Voor de niet-bindende conceptresolutie stemden tijdens de algemene vergadering van de VN 80 landen voor, 61 tegen en 42 landen onthielden zich van stemming.Het besluit kent een lange voorgeschiedenis. In 1999 zette Pakistan namens een aantal moslimlanden het spanningsveld van godsdienstvrijheid voor individuen enerzijds en religiebescherming anderzijds op de agenda van een VN-mensenrechtencommissie. De resolutie werd in de jaren erna al dan niet licht gewijzigd enkele keren ter stemming gebracht.

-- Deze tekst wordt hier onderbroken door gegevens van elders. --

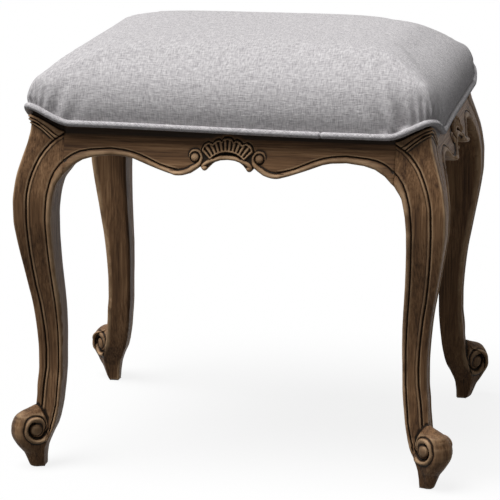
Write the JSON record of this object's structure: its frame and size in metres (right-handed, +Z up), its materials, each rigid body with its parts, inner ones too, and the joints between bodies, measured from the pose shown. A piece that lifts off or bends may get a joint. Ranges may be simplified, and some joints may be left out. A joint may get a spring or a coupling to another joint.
{
  "type": "vanity stool",
  "caption": "Upholstered dressing stool with a crowned linen seat on carved cabriole legs and serpentine rails.",
  "frame": {"origin": "on the floor, under the middle of the seat", "axes": "+Z up, +X to the right as seen from the front, and the front long rail faces -Y"},
  "size_m": [0.519, 0.4292, 0.5002],
  "materials": {
    "stained_wood": "mid-brown stain with dark glaze in the carving, rubbed satin",
    "plain_wood": "bare beech",
    "plywood": "bare plywood",
    "linen": "silver-grey plain-weave linen with slubs",
    "foam": "open-cell upholstery foam",
    "black_cloth": "thin black non-woven cloth",
    "steel": "zinc-plated steel screws"
  },
  "bodies": {
    "root": {"leg_front_left": "stained_wood", "leg_front_right": "stained_wood", "leg_back_left": "stained_wood", "leg_back_right": "stained_wood", "rail_front": "stained_wood", "rail_back": "stained_wood", "rail_left": "stained_wood", "rail_right": "stained_wood", "dowel_front_left_1": "plain_wood", "dowel_front_left_2": "plain_wood", "dowel_front_left_3": "plain_wood", "dowel_front_left_4": "plain_wood", "dowel_front_right_1": "plain_wood", "dowel_front_right_2": "plain_wood", "dowel_front_right_3": "plain_wood", "dowel_front_right_4": "plain_wood", "dowel_back_left_1": "plain_wood", "dowel_back_left_2": "plain_wood", "dowel_back_left_3": "plain_wood", "dowel_back_left_4": "plain_wood", "dowel_back_right_1": "plain_wood", "dowel_back_right_2": "plain_wood", "dowel_back_right_3": "plain_wood", "dowel_back_right_4": "plain_wood", "corner_block_front_left": "plain_wood", "corner_block_front_right": "plain_wood", "corner_block_back_left": "plain_wood", "corner_block_back_right": "plain_wood", "block_screw_front_left_1": "steel", "block_screw_front_left_2": "steel", "seat_screw_front_left": "steel", "block_screw_front_right_1": "steel", "block_screw_front_right_2": "steel", "seat_screw_front_right": "steel", "block_screw_back_left_1": "steel", "block_screw_back_left_2": "steel", "seat_screw_back_left": "steel", "block_screw_back_right_1": "steel", "block_screw_back_right_2": "steel", "seat_screw_back_right": "steel", "seat_board": "plywood", "dust_cover": "black_cloth", "seat_cover": "linen", "seat_foam": "foam", "piping": "linen"}
  },
  "joints": []
}
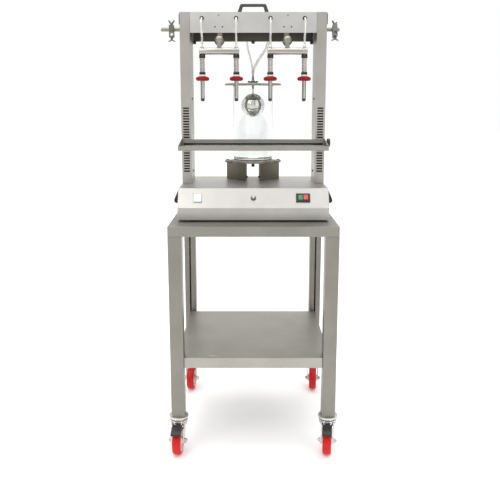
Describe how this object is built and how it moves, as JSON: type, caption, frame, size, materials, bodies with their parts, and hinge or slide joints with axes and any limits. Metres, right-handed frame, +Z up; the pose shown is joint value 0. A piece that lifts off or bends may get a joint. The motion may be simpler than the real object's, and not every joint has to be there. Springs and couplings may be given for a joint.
{
  "type": "vacuum bottle filler on trolley",
  "caption": "Bench vacuum bottle filler with nozzle bars, adjustable bottle shelf and overflow jar, on a castored steel trolley.",
  "frame": {"origin": "middle of the bounding box's bottom, on the floor", "axes": "+Z up, -Y towards the operator, +X to the operator's right"},
  "size_m": [0.684, 0.6756, 1.6453],
  "materials": {
    "stainless": "satin brushed stainless sheet",
    "dark_steel": "darker satin steel brackets and castings",
    "polished_steel": "polished stainless and chrome",
    "black_plastic": "moulded black plastic",
    "red_silicone": "glossy red silicone",
    "red_tread": "red polyurethane tread",
    "green_button": "translucent green plastic",
    "red_button": "translucent red plastic",
    "white_plastic": "white plastic",
    "clear_hose": "translucent silicone hose",
    "glass": "clear borosilicate glass"
  },
  "bodies": {
    "root": {"cart_top": "stainless", "cart_shelf": "stainless", "cart_leg_front_left": "stainless", "cart_leg_front_right": "stainless", "cart_leg_rear_left": "stainless", "cart_leg_rear_right": "stainless", "base_housing": "stainless", "base_pan": "dark_steel", "vacuum_pump": "dark_steel", "side_handle_left": "black_plastic", "side_handle_right": "black_plastic", "switch_body": "black_plastic", "column_left": "stainless", "column_right": "stainless", "crossbeam": "stainless", "carry_handle": "black_plastic", "arm_hub_left": "dark_steel", "arm_hub_right": "dark_steel", "jar": "glass", "jar_ring": "dark_steel", "jar_stand_left": "dark_steel", "jar_stand_right": "dark_steel", "fill_hose_1": "clear_hose", "fill_hose_2": "clear_hose", "fill_hose_3": "clear_hose", "fill_hose_4": "clear_hose", "vacuum_hose": "clear_hose"},
    "caster_front_left": {"caster_fork_front_left": "polished_steel"},
    "wheel_front_left": {"caster_wheel_front_left": "red_tread"},
    "pedal_front_left": {"brake_pedal_front_left": "black_plastic"},
    "caster_front_right": {"caster_fork_front_right": "polished_steel"},
    "wheel_front_right": {"caster_wheel_front_right": "red_tread"},
    "pedal_front_right": {"brake_pedal_front_right": "black_plastic"},
    "caster_rear_left": {"caster_fork_rear_left": "polished_steel"},
    "wheel_rear_left": {"caster_wheel_rear_left": "red_tread"},
    "caster_rear_right": {"caster_fork_rear_right": "polished_steel"},
    "wheel_rear_right": {"caster_wheel_rear_right": "red_tread"},
    "shelf": {"bottle_shelf": "stainless"},
    "shelf_clamp": {"shelf_knob": "black_plastic"},
    "arm_left": {"nozzle_bar_left": "stainless", "nozzle_1": "polished_steel", "nozzle_2": "polished_steel"},
    "seal_1": {"nozzle_seal_1": "red_silicone"},
    "seal_2": {"nozzle_seal_2": "red_silicone"},
    "arm_right": {"nozzle_bar_right": "stainless", "nozzle_3": "polished_steel", "nozzle_4": "polished_steel"},
    "seal_3": {"nozzle_seal_3": "red_silicone"},
    "seal_4": {"nozzle_seal_4": "red_silicone"},
    "lid": {"jar_lid": "stainless"},
    "lid_wing": {"lid_knob": "black_plastic"},
    "float_ball": {"float": "polished_steel"},
    "clamp_left": {"bosshead_left": "dark_steel"},
    "clamp_screw_left": {"wing_screw_left": "dark_steel"},
    "clamp_right": {"bosshead_right": "dark_steel"},
    "clamp_screw_right": {"wing_screw_right": "dark_steel"},
    "rocker": {"rocker_switch": "white_plastic"},
    "start": {"start_button": "green_button"},
    "stop": {"stop_button": "red_button"},
    "dial": {"control_knob": "polished_steel"}
  },
  "joints": [
    {"name": "caster_swivel_front_left", "type": "hinge", "parent": "root", "child": "caster_front_left", "pos_m": [-0.265, -0.24917, 0.12], "axis": [0, 0, 1], "continuous": true},
    {"name": "wheel_spin_front_left", "type": "hinge", "parent": "caster_front_left", "child": "wheel_front_left", "pos_m": [-0.26657, -0.27913, 0.05], "axis": [0.9986, -0.0523, 0], "continuous": true},
    {"name": "brake_pedal_lift_front_left", "type": "hinge", "parent": "caster_front_left", "child": "pedal_front_left", "pos_m": [-0.26688, -0.28512, 0.109], "axis": [-0.9986, 0.0523, 0], "range_deg": [0, 18]},
    {"name": "caster_swivel_front_right", "type": "hinge", "parent": "root", "child": "caster_front_right", "pos_m": [0.287, -0.24917, 0.12], "axis": [0, 0, 1], "continuous": true},
    {"name": "wheel_spin_front_right", "type": "hinge", "parent": "caster_front_right", "child": "wheel_front_right", "pos_m": [0.28282, -0.27888, 0.05], "axis": [0.9903, -0.1392, 0], "continuous": true},
    {"name": "brake_pedal_lift_front_right", "type": "hinge", "parent": "caster_front_right", "child": "pedal_front_right", "pos_m": [0.28199, -0.28482, 0.109], "axis": [-0.9903, 0.1392, 0], "range_deg": [0, 18]},
    {"name": "caster_swivel_rear_left", "type": "hinge", "parent": "root", "child": "caster_rear_left", "pos_m": [-0.265, 0.30283, 0.12], "axis": [0, 0, 1], "continuous": true},
    {"name": "wheel_spin_rear_left", "type": "hinge", "parent": "caster_rear_left", "child": "wheel_rear_left", "pos_m": [-0.26709, 0.2729, 0.05], "axis": [0.9976, -0.0698, 0], "continuous": true},
    {"name": "caster_swivel_rear_right", "type": "hinge", "parent": "root", "child": "caster_rear_right", "pos_m": [0.287, 0.30283, 0.12], "axis": [0, 0, 1], "continuous": true},
    {"name": "wheel_spin_rear_right", "type": "hinge", "parent": "caster_rear_right", "child": "wheel_rear_right", "pos_m": [0.28386, 0.27299, 0.05], "axis": [0.9945, -0.1045, 0], "continuous": true},
    {"name": "shelf_height", "type": "slide", "parent": "root", "child": "shelf", "axis": [0, 0, 1], "range_m": [-0.09, 0.12]},
    {"name": "shelf_knob_turn", "type": "hinge", "parent": "shelf", "child": "shelf_clamp", "pos_m": [0.299, 0.00683, 1.125], "axis": [1, 0, 0], "range_deg": [0, 360]},
    {"name": "arm_tilt_left", "type": "hinge", "parent": "root", "child": "arm_left", "pos_m": [-0.114, -0.02317, 1.501], "axis": [0, 1, 0], "range_deg": [-8, 8], "deforming": ["fill_hose_1", "fill_hose_2"]},
    {"name": "seal_slide_1", "type": "slide", "parent": "arm_left", "child": "seal_1", "axis": [0, 0, 1], "range_m": [0, 0.015], "stiffness_N_per_m": 300, "springref_m": -0.01},
    {"name": "seal_slide_2", "type": "slide", "parent": "arm_left", "child": "seal_2", "axis": [0, 0, 1], "range_m": [0, 0.015], "stiffness_N_per_m": 300, "springref_m": -0.01},
    {"name": "arm_tilt_right", "type": "hinge", "parent": "root", "child": "arm_right", "pos_m": [0.136, -0.02317, 1.501], "axis": [0, 1, 0], "range_deg": [-8, 8], "deforming": ["fill_hose_3", "fill_hose_4"]},
    {"name": "seal_slide_3", "type": "slide", "parent": "arm_right", "child": "seal_3", "axis": [0, 0, 1], "range_m": [0, 0.015], "stiffness_N_per_m": 300, "springref_m": -0.01},
    {"name": "seal_slide_4", "type": "slide", "parent": "arm_right", "child": "seal_4", "axis": [0, 0, 1], "range_m": [0, 0.015], "stiffness_N_per_m": 300, "springref_m": -0.01},
    {"name": "lid_lift", "type": "slide", "parent": "root", "child": "lid", "axis": [0, 0, 1], "range_m": [0, 0.03], "deforming": ["vacuum_hose"]},
    {"name": "lid_knob_turn", "type": "hinge", "parent": "lid", "child": "lid_wing", "pos_m": [0.011, 0.20683, 1.36], "axis": [0, 0, 1], "range_deg": [0, 360]},
    {"name": "float_rise", "type": "slide", "parent": "lid", "child": "float_ball", "axis": [0, 0, 1], "range_m": [0, 0.015]},
    {"name": "clamp_turn_left", "type": "hinge", "parent": "root", "child": "clamp_left", "pos_m": [-0.302, 0.09083, 1.552], "axis": [1, 0, 0], "range_deg": [-90, 90]},
    {"name": "wing_screw_turn_left", "type": "hinge", "parent": "clamp_left", "child": "clamp_screw_left", "pos_m": [-0.302, 0.09083, 1.552], "axis": [0, 0, 1], "range_deg": [0, 360]},
    {"name": "clamp_turn_right", "type": "hinge", "parent": "root", "child": "clamp_right", "pos_m": [0.324, 0.09083, 1.552], "axis": [1, 0, 0], "range_deg": [-90, 90]},
    {"name": "wing_screw_turn_right", "type": "hinge", "parent": "clamp_right", "child": "clamp_screw_right", "pos_m": [0.324, 0.09083, 1.552], "axis": [0, 0.342, 0.9397], "range_deg": [0, 360]},
    {"name": "rocker_press", "type": "slide", "parent": "root", "child": "rocker", "axis": [0, 0.8416, -0.5401], "range_m": [0, 0.0025], "stiffness_N_per_m": 800, "springref_m": -0.001},
    {"name": "start_press", "type": "slide", "parent": "root", "child": "start", "axis": [0, 0.8416, -0.5401], "range_m": [0, 0.0025], "stiffness_N_per_m": 800, "springref_m": -0.001},
    {"name": "stop_press", "type": "slide", "parent": "root", "child": "stop", "axis": [0, 0.8416, -0.5401], "range_m": [0, 0.0025], "stiffness_N_per_m": 800, "springref_m": -0.001},
    {"name": "control_knob_turn", "type": "hinge", "parent": "root", "child": "dial", "pos_m": [0.011, -0.14967, 0.9335], "axis": [0, -0.8416, 0.5401], "range_deg": [0, 270]}
  ]
}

Becket Fund, een Amerikaanse stichting voor godsdienstvrijheid, acht het besluit in strijd met de mensenrechten. De stichting is spreekbuis van een brede coalitie van twintig landen en meer dan honderd non-gouvernementele organisaties (ngo’s) die opkomen voor religieuze vrijheid van verschillende overtuigingen. „Het is funest dat het grootste internationale instituut een conceptbesluit ondertekent waarin de onderdrukking van het geweten wordt gelegitimeerd, terwijl mensen wereldwijd sterven voor hun overtuigingen”, zegt Bennet Graham, VN-vertegenwoordiger van Becket Fund. Hij wijst erop dat mensenrechten zijn bedoeld om mensen te beschermen, geen ideeën.
Tegelijk met de stemming van vorige week behandelde een andere VN-commissie gelijkluidende besluiten. Pakistan –namens het orgaan van islamoverleg (OIC) waarin bijna zestig moslimlanden participeren– en Nigeria –namens de Groep Afrika, een van de vijf wereldregio’s van de VN– hebben een bindend besluit ingediend bij Icerd, een VN-orgaan tegen racisme. Het voorstel behelst een verbod op de aantasting van religie. Dat betekent dat wetten op blasfemie worden bekrachtigd. Vooral religieuze minderheden en mensenrechtenactivisten zullen gevolgen van de wet ondervinden.